In case you have not seen, or had spoiled for you, the new James Bond film, No Time to Die, James Bond dies in the end. He has to operate a control system to open an underground facility so that a missile strike he has called in can blow up the bad guy's doomsday weapon inside the hardened facility. He does all this and is heading out, only to have the villain we thought had left prematurely because that's what Bond villains do (see my review of Spectre this film's predecessor), closes the hatches and fights Bond. He loses, because he's the size of Rami Malek and Bond is the size of Daniel Craig, but not before he manages to inject Bond with a targeted contact poison, that never ever leaves his system, but keeps replicating itself and while it will do no harm to Bond, will be instantly fatal if he ever so much as touches his One True Love and their daughter (yes, he has a kid; I get the impression that's not a Bond thing, but if you're watching these five movies as a solo thing it's a reasonable development). Anyway, wounded and staggering after his fight (the villain sucker-punched him before the fight, with bullets. From a gun), after the villain has gloated about the poison bit, with the missiles already launched and bearing down on the facility, Bond goes back ino the control room and reopens the hatches to expose the target once more. While Q & M are listening and urging him to get away, he points out that it's too late, and asks to be connected to his love interest, so he can say goodbye to her. Then the missiles hit and it's about as certain as you can get without watching his body vaporize in slow motion that he's dead. But he saved whatever was threatened by the bad guy's weapon (villains with accents who mumble their exposition aren't always great at establishing precise stakes) and the Love Interest is telling her kid about a man called Bond. James Bond. and all the MI-6 characters with names gather in M's office to pour one out for Bond and then credits.

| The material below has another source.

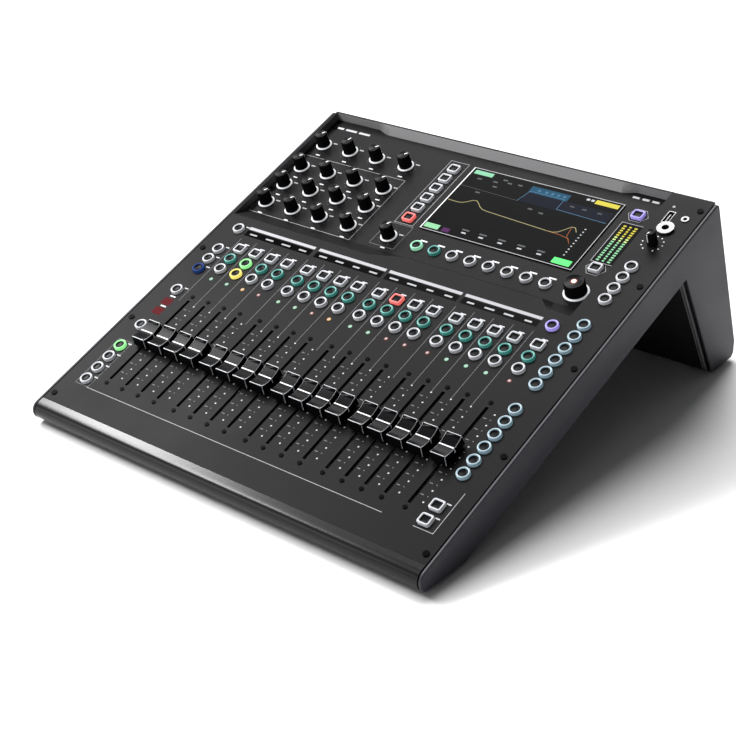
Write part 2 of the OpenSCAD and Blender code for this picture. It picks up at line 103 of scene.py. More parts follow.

And then there was Wheel of Time, where Egwene, while dueling one of he villains in the Last Battle, has lost her Warder and husband. She has a really, really horrible personality, and spends most of her time in the book series being really mean to her friends and especially horrible to the two love interests she has, and coming as close to cheating on the first one as is possible while maintaining a G rating for sexual content in the first three books. So it's pretty much clear that she has lost her one chance at True Love. Plus, the books have made pretty clear exactly how traumatic the death of a Warder is, and how the effects can even skew the judgment of the Aes Sedai to whom it happens.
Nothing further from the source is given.